December Crazies

I know I’ve talked before about how crazy life can get around here. I’m told that December is a generally crazy month for everyone.

December has Christmas, of course. And we try to do it up and have several extended “family” celebrations from the 24th-26th, rounding out with a big brunch on the Feast of St. Stevens (or “Stevenmas” as we call it) on the 26th.

In addition, Clara’s birthday is in December. Oh, and I had class two weekends in a row. All of that adds up to quite a bit.

And that’s before you throw in the Samaritan Ministries Board meeting. It starts tomorrow. Two very long days of discussing big issues.

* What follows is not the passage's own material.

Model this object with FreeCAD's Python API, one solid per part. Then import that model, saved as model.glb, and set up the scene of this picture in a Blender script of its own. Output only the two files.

Don’t get me wrong…I love serving in my job. And the quarterly board meetings are among the best parts. It’s a great time for reflection and review. We get to look back at what God’s been doing with our organization and look forward to what we think is coming and put all the pieces together for the Board of Directors, 2/3 of whom are elected from the Samaritan Membership.

With school this year I’m feeling supremely unprepared for this meeting. So many things seem to hinge on every meeting, and this one is pivotal as we look into a terribly uncertain 2014. Health care in general is in disarray, and we need to have plans that are easily adaptable and yet firm enough that we can accomplish our goals and provide great service to our ever-growing membership.

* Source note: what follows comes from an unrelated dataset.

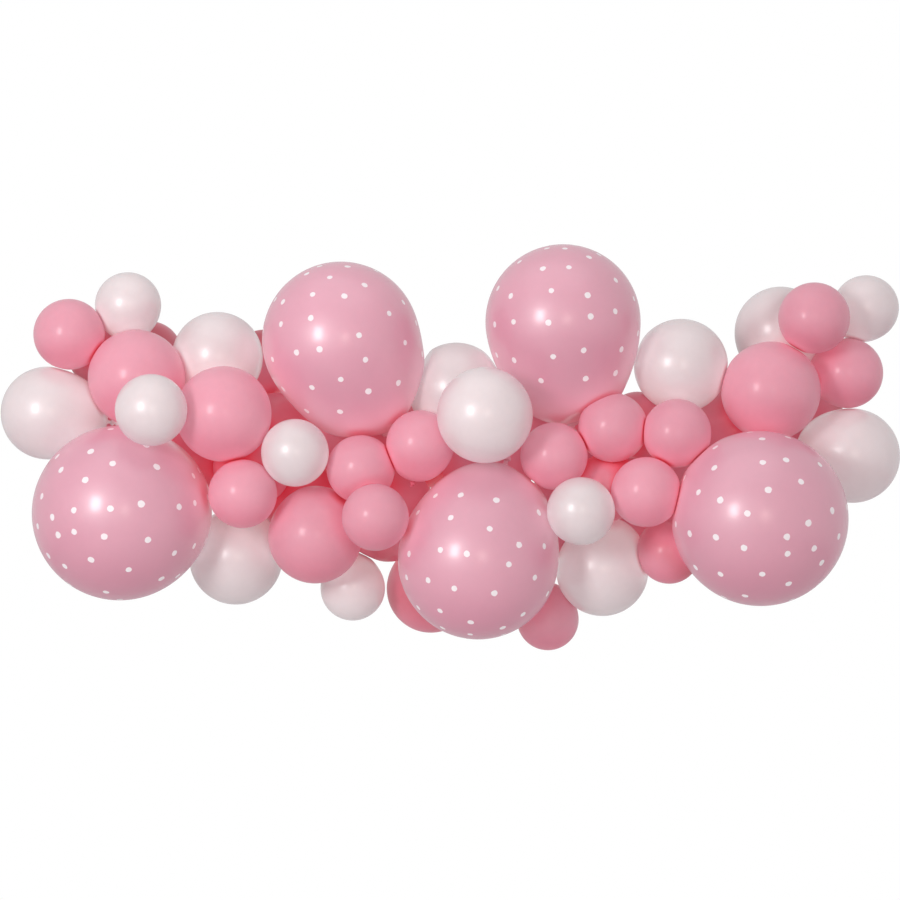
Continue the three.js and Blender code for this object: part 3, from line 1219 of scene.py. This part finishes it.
FINISHES: dict[Dye, LatexFinish] = {
    Dye.MATT_PINK: LatexFinish(
        name="matt_pink_latex",
        colour=(0.81, 0.345, 0.435),
        dense_and_underside_shade=(0.74, 0.170, 0.260),
        gap_shade_colour=(0.84, 0.070, 0.115),
        through=(0.90, 0.36, 0.48),
        glow=0.155,
        roughness=0.46,
        ior=1.40,
        coat=0.36,
        coat_roughness=0.20,
        scatter=0.20,
        scatter_reach=(0.016, 0.005, 0.006),
        underside_shade=0.6,
    ),
    Dye.PEARL_WHITE: LatexFinish(
        name="pearl_white_latex",
        colour=(0.805, 0.695, 0.710),
        dense_and_underside_shade=(0.74, 0.63, 0.65),
        gap_shade_colour=(0.85, 0.60, 0.63),
        through=(0.70, 1.0, 0.96),
        glow=0.245,
        roughness=0.45,
        ior=1.85,
        coat=0.95,
        coat_roughness=0.26,
        scatter=0.25,
        scatter_reach=(0.016, 0.012, 0.011),
        underside_shade=0.8,
    ),
    Dye.DOTTED_PINK: LatexFinish(
        name="pearl_pink_latex",
        colour=(0.755, 0.310, 0.420),
        dense_and_underside_shade=(0.62, 0.180, 0.290),
        gap_shade_colour=(0.88, 0.220, 0.290),
        through=(0.95, 0.74, 0.79),
        glow=0.175,
        roughness=0.50,
        ior=2.3,
        coat=0.9,
        coat_roughness=0.22,
        scatter=0.15,
        scatter_reach=(0.014, 0.006, 0.008),
        underside_shade=0.95,
        dots=True,
    ),
}


# ------------------------------------------------------------------------------ the garland


@dataclass
class Garland:
    """All the balloons and the strip that carries them."""

    strip: Strip = field(default_factory=Strip)
    forms: list[Form] = field(default_factory=list)

    TONE_RANGE = 0.035
    PRINT_TURN = 0.9  # how differently the printed balloons are turned

    def build(self) -> None:
        """Measures every node, then makes and dresses each piece."""
        names = sorted(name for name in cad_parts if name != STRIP_NODE)
        self.forms = [Form.measure(name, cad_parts[name]) for name in names]
        wall_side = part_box(STRIP_NODE)[0].y - WALL_ROOM
        packing = Packing(self.forms, wall_side)
        shared = {dye: FINISHES[dye].material() for dye in (Dye.MATT_PINK, Dye.PEARL_WHITE)}
        for index, form in enumerate(self.forms):
            piece = Balloon(form, packing, self._tone(form, index)).build()
            if form.dye is Dye.DOTTED_PINK:
                material = FINISHES[form.dye].material(turn=self.PRINT_TURN * index, seed=index)
            else:
                material = shared[form.dye]
            dress(piece, material, form.name)
            LOG.info("%s: radius %.0f mm, droop %.2f", form.name, form.radius / MM, form.droop)
        band = self.strip.build()
        dress(band, StripFinish().material(), STRIP_NODE)
        LOG.info("%s: holes every %.0f mm", STRIP_NODE, self.strip.pitch / MM)

    def _tone(self, form: Form, index: int) -> float:
        """A balloon's own slightly lighter or darker tone, spread about 1 without a pattern."""
        return 1.0 + self.TONE_RANGE * math.sin(2.4 * index + form.radius * 90)


def dress(piece: bpy.types.Object, material: bpy.types.Material, node: str) -> None:
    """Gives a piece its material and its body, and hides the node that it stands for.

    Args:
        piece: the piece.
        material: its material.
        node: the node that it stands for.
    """
    piece.data.materials.append(material)
    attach(piece, BODY)
    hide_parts(node)


# ------------------------------------------------------------------------------ the studio


@dataclass(frozen=True)
class Softbox:
    """A soft light: where it stands about the garland, and its size and strength."""

    name: str
    place: tuple[float, float, float]
    size: tuple[float, float]
    power: float
    colour: Colour = WHITE

    def build(self, target: Vector) -> None:
        """Puts up the light.

        Args:
            target: the point that it faces.
        """
        light = bpy.data.lights.new(self.name, "AREA")
        light.shape = "RECTANGLE"
        light.size, light.size_y = self.size
        light.energy = self.power
        light.color = self.colour
        lamp = bpy.data.objects.new(self.name, light)
        bpy.context.scene.collection.objects.link(lamp)
        lamp.location = self.place
        lamp.rotation_euler = facing(Vector(self.place), target).to_euler()


def facing(place: Vector, target: Vector) -> Quaternion:
    """The turn that makes a light or camera at a place look at a target."""
    return (target - place).to_track_quat("-Z", "Y")


@dataclass
class Studio:
    """The camera, the lights, white air all round, and a plain pale floor well below.

    Attributes:
        view_distance: from the camera to the garland's middle.
        view_width: how much the view takes in at that distance.
        middle: the point that the camera looks at.
        sensor: the camera's sensor width, in its own millimetres.
        air_above: strength of the light that the air sheds from above.
        air_below: its strength from below.
        ground_tint: its colour from below.
        floor_drop: from the garland's lowest point to the floor.
        floor_radius: how far the floor reaches.
        floor_colour: the floor's colour.
    """

    view_distance: float = 4.5
    view_width: float = 1.602
    middle: tuple[float, float, float] = (0.0, -0.2366, 0.0061)
    sensor: float = 36.0
    air_above: float = 0.67
    air_below: float = 0.22
    ground_tint: Colour = (1.0, 0.62, 0.74)
    floor_drop: float = 1.05
    floor_radius: float = 2.6
    floor_colour: Colour = (0.86, 0.86, 0.86)

    BRIGHTENING = (-0.85, -0.25)  # rise over which the air grows strong
    WHITENING = (-0.8, -0.1)  # rise over which the ground's tint ends

    def build(self) -> None:
        """Makes the studio round the garland."""
        target = Vector(self.middle)
        self._camera(target)
        for light in self._softboxes():
            light.build(target)
        self._air()
        self._floor(CAD_BOX[0][2] - self.floor_drop)
        bpy.context.scene.view_settings.view_transform = "Standard"

    def _camera(self, target: Vector) -> None:
        """Puts up the camera level with the garland's middle, straight in front.

        Args:
            target: the point that it looks at.
        """
        data = bpy.data.cameras.new("camera")
        data.sensor_width = self.sensor
        data.lens = self.sensor * self.view_distance / self.view_width
        camera = bpy.data.objects.new("camera", data)
        bpy.context.scene.collection.objects.link(camera)
        camera.location = target - Vector((0, self.view_distance, 0))
        camera.rotation_euler = facing(camera.location, target).to_euler()
        bpy.context.scene.camera = camera

    @staticmethod
    def _softboxes() -> list[Softbox]:
        """Lists the lights.

        Returns:
            A key light on the left, a weak warm one by the camera and a wide one above.
        """
        return [
            Softbox("key", place=(-1.82, -3.05, 0.60), size=(0.66, 0.95), power=33.0),
            Softbox(
                "front",
                place=(0.50, -4.95, 0.35),
                size=(0.75, 0.95),
                power=12.0,
                colour=(1.0, 0.84, 0.74),
            ),
            Softbox("top", place=(-0.2, -0.9, 2.2), size=(3.0, 2.0), power=7.0),
        ]

    def _air(self) -> None:
        """White air: the light that it sheds on things is fainter and pinker from below."""
        world = bpy.data.worlds.new("studio_air")
        bpy.context.scene.world = world
        recipe = Recipe(world)
        rise = recipe.part(recipe.node("ShaderNodeTexCoord", output="Generated"), 2)
        seen = recipe.node("ShaderNodeLightPath", output="Is Camera Ray")
        level = self.air_below + rise.fade(*self.BRIGHTENING) * (self.air_above - self.air_below)
        white = rise.fade(*self.WHITENING).math("MAXIMUM", seen)
        values = {
            "Color": recipe.mix(white, opaque(self.ground_tint), opaque(WHITE)),
            "Strength": level + (1.0 - level) * seen,
        }
        recipe.finish(recipe.node("ShaderNodeBackground", {}, values))

    def _floor(self, level: float) -> None:
        """Lays a plain round floor, below the view's edge.

        Args:
            level: its height.
        """
        mesh = bmesh.new()
        bmesh.ops.create_circle(mesh, cap_ends=True, radius=self.floor_radius, segments=96)
        place = Matrix.Translation((0, self.middle[1], level))
        bmesh.ops.transform(mesh, matrix=place, verts=mesh.verts)
        floor = to_object(mesh, "floor")
        values = {"Base Color": opaque(self.floor_colour), "Roughness": 0.9}
        floor.data.materials.append(Recipe.material("pale_floor").surface(values))


def main() -> None:
    """Builds the garland and its studio."""
    logging.basicConfig(level=logging.INFO, format="%(name)s: %(message)s")
    Garland().build()
    Studio().build()
    bpy.context.view_layer.update()


if __name__ == "__main__":
    main()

So last night I crunched numbers for a presentation that will be part of the meeting on Friday. Communicating the issues effectively is crucial for the board to make good decisions. And that communication falls on my shoulders for the most part and the gravity of the issues we’re discussing is consciously present and weighing on me.

If you think of it today, pray for me. I have a lot of thoughts to put together and will likely be working on it into the evening again tonight. We are at a pivotal point in the history of Samaritan and I want to do this well. It’s a great chance to apply what I’ve been learning in school and to do what I’ve been called to do, but a mistake at this juncture could have far-reaching effects.

Have you ever had a point in your work where it felt like things mattered more than usual? What’s the story?